Dr. Joseph Jacobson has also been appointed as an Assistant Professor effective July 1996. Dr. Jacobson received his PhD from MIT in 1992. For three of the past four years he has been a postdoctoral fellow at Stanford University, and over the past year he has been an Instructor in the Media Arts and Sciences Program. His research interest is in "electronic paper".

We are pleased that both Professor Marvin Minsky and Professor Seymour Papert will continue at half-time affiliation with the Media Laboratory and its academic programs.

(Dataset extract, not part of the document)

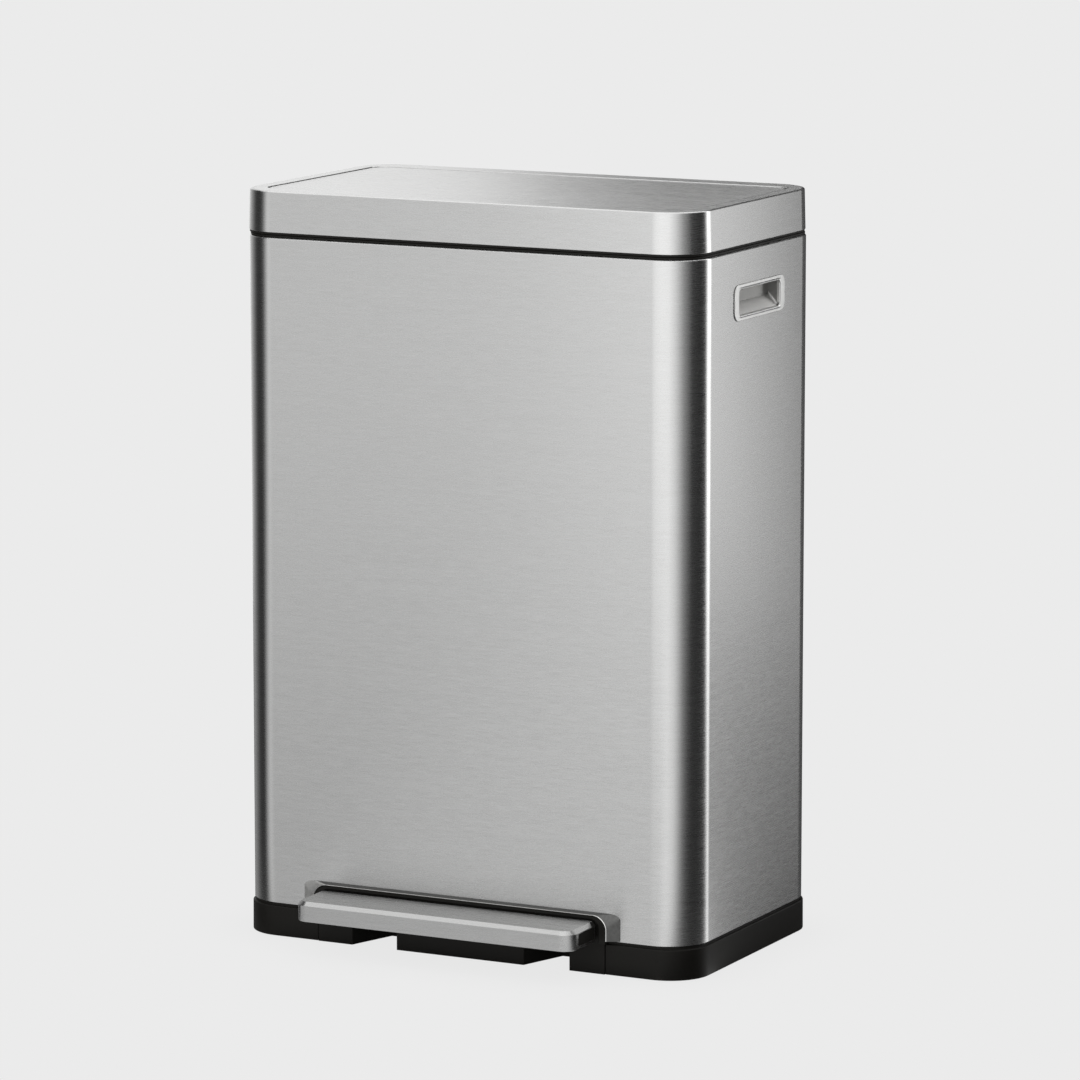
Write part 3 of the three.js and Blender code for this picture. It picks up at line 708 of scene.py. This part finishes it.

HONORS AND AWARDS FOR FACULTY AND STUDENTS

Professor Stephen Benton, E. Rudge and Nancy Allen Professor of Media Arts and Sciences, received a Vinci of Excellence award in the 1995 Science for Art Competition sponsor by LVMH Moët Hennessy and Louis Vuitton, Inc. Professor Benton was cited for his contributions to holography as an imaging medium, especially for inventing the silver "rainbow" or "Benton" white-light hologram, for developing methods for creating computer-generated holograms, and for inventing, with the Spatial Imaging group, the world's first interactive holographic video system.

Adjunct Professor Danny Hillis has been named the first Disney Fellow of the Walt Disney Corporation.

Honorary Doctorates were awarded to Professor Nicholas Negroponte from Ball State University and Professor Marvin Minsky from Connecticut College, Center for Arts & Technology. Professor Minsky was also awarded the Joseph A. Priestley Award from Dickinson College, Carlisle Pennsylvania.

Other Newsworthy Events

Constructionism in Practice: Designing, Thinking and Learning in a Digital World edited by Mitchel Resnick with Yasmin Kafai (Lawrence Erlbaum Associates Publishers, 1996). This book further develops the intellectual underpinnings of constructionist theory - a theory for learning and a strategy for education.

Perception as Bayesian Inference by D. Knill and W. Richards (Cambridge University Press, 1996).

Jerome B. Wiesner: A Random Walk through the 20th Century, directed by Glorianna Davenport and Cheryl Morse. This is the first hybrid CD-Rom/WWW site for 10/10 and also appears as a stand alone WWW Java Site with video.